Jaan Kross is Estonia's best-known and most widely translated author. He was born in Tallinn in 1920 and lived much of his life under either Soviet or German occupation. He won countless awards for his writing, including The National Cultural Award, The Amnesty International Golden Flame and the Prix du Meilleur Livre Étranger. He died in 2007.

Jakob Ejersbo

Jakob Ejersbo was born in Aalborg in 1968. He trained as a journalist, and his breakthrough came with the 2002 novel Northern Powers, which won the Golden Bay prize in 2003. He died in 2008 at the age of forty, after a ten-month battle with cancer. Mette Petersen lives in Kgs Lyngby in Denmark, where she works for a literary agency and as a translator. Previous translations include My Friend Jesus Christ by Lars Husum.

Jane Urquhart

Jane Urquhart is the author of six novels including Away (1993), The Stone Carvers (2001) and A Map of Glass (2005), as well as a collection of short fiction and four volumes of poetry.

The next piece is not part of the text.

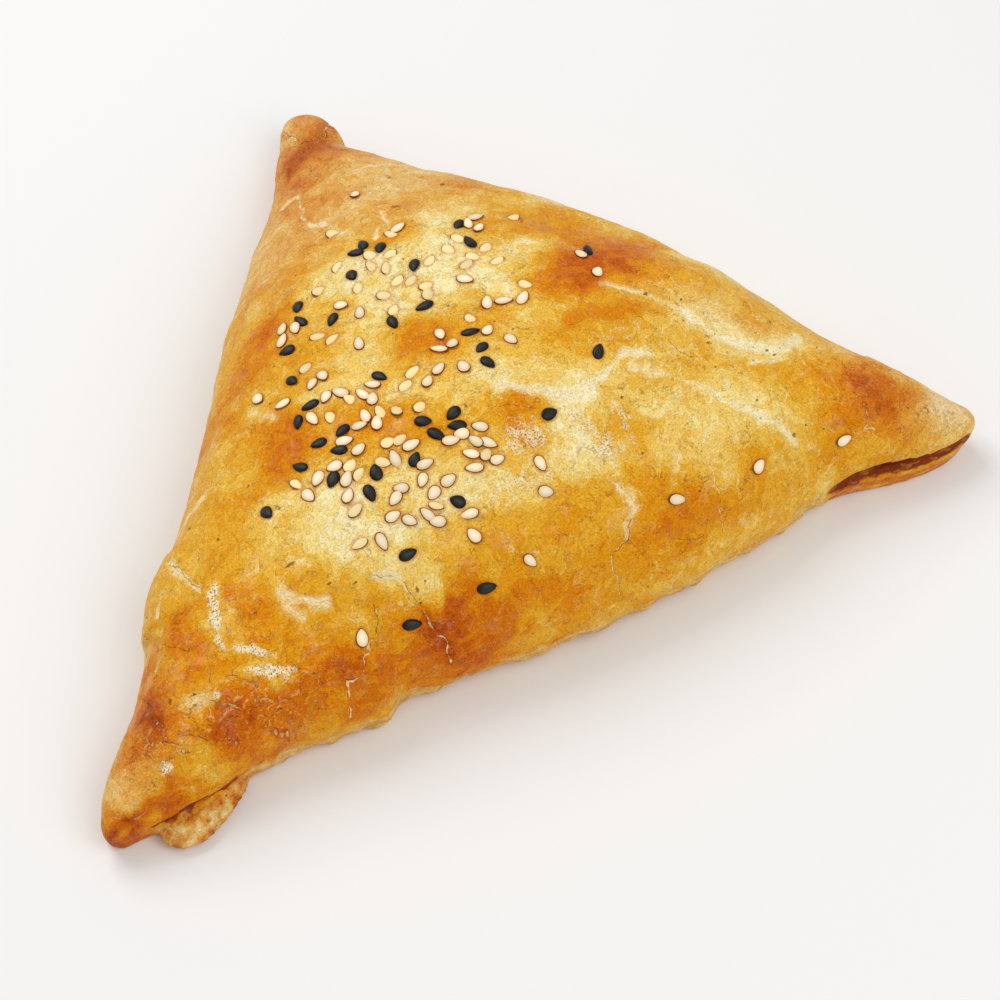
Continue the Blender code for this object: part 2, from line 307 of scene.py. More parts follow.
@dataclass(frozen=True)
class CrustFinish:
    """Egg-washed dough, from cream through gold and orange to brown, with flaky lines and raw walls."""

    bakes: tuple[tuple[float, tuple[float, float, float, float]], ...] = (
        (0.00, srgb(255, 239, 180)),
        (0.14, srgb(249, 217, 126)),
        (0.28, srgb(242, 195, 82)),
        (0.42, srgb(235, 173, 42)),
        (0.55, srgb(230, 154, 16)),
        (0.67, srgb(224, 134, 4)),
        (0.79, srgb(213, 112, 2)),
        (0.90, srgb(199, 92, 2)),
        (1.00, srgb(178, 72, 4)),
    )
    # Duller dough with less egg wash; also painted sheen, a paler and greyer haze, on the far slope and steep flanks.
    bare_and_sheen_bakes: tuple[tuple[float, tuple[float, float, float, float]], ...] = (
        (0.00, srgb(252, 236, 204)),
        (0.30, srgb(238, 197, 130)),
        (0.50, srgb(227, 163, 86)),
        (0.75, srgb(205, 120, 44)),
        (1.00, srgb(158, 71, 20)),
    )
    # Pale inner dough in the creases; also the colour of the painted glints in the speckled areas.
    flake: tuple[float, float, float, float] = srgb(255, 241, 204)
    vein: tuple[float, float, float, float] = srgb(253, 230, 170)
    raw: tuple[float, float, float, float] = srgb(244, 212, 138)
    raw_shade: tuple[float, float, float, float] = srgb(218, 164, 82)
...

She has written a biography of L.M. Montgomery and is the editor of the Penguin Book of Canadian Short Stories. She lives in Ontario and spends part of the year in Ireland.

Javier Cercas

Javier Cercas was born in 1962. He is a novelist, short-story writer and columnist, whose books include Soldiers of Salamis (which sold more than a million copies worldwide, won six literary awards in Spain and was filmed by David Trueba), The Tenant and The Motive, The Speed of Light and The Anatomy of a Moment. His books have been translated into more than twenty languages. He lives in Barcelona.

Jeremy Chambers

Jeremy Chambers was born in 1974 and lives in Melbourne. His first novel, The Vintage and the Gleaning was inspired by summers spent working as a vineyard labourer whilst at school and university. It was conceived over the course of a long illness, during which he was overwhelmed by unusually vivid memories.

Jérôme Ferrari

Jerôme Ferrari was born in Paris in 1968. His first novel in English translation, Where I Left My Soul was the winner of the Prix du roman France Televisions, the Prix Initiales, the Prix Larbaud, and the Grand Prix Poncetton de la SGDL in its French edition. His second, The Sermon on the Fall of Rome, was the winner of the 2012 Prix Goncourt, confirming his status as one of France's outstanding young literary talents.

Jón Kalman Stefánsson

Jón Kalman Stefánsson's novels have been nominated three times for the Nordic Council Prize for Literature and his novel Summer Light, and then Comes the Night received the Icelandic Prize for Literature in 2005. In 2011 he was awarded the prestigious P.O. Enquist Award. He is perhaps best known for his trilogy - Heaven and Hell, The Sorrow of Angels (longlisted for the Independent Foreign Fiction Prize) and The Heart of Man (winner of the Oxford-Weidenfeld Translation Prize) - and for Fish Have No Feet (longlisted for the Man Booker International Prize 2017).

Juan Marsé

Juan Marsé was born in 1933 in Barcelona. He is a Spanish novelist and screenwriter, and has won numerous awards for both his novels, most recently the 2008 Cervantes Prize.

Kari Hotakainen

Kari Hotakainen was born in 1957 in Pori, Finland. His breakthrough came in 1997 when he was nominated for the Finlandia Prize, which he later won in 2002. Hotakainen has also written children's plays, radio dramas, newspaper columns and television scripts. Owen T. Witesman is a translator from the Finnish and Estonian.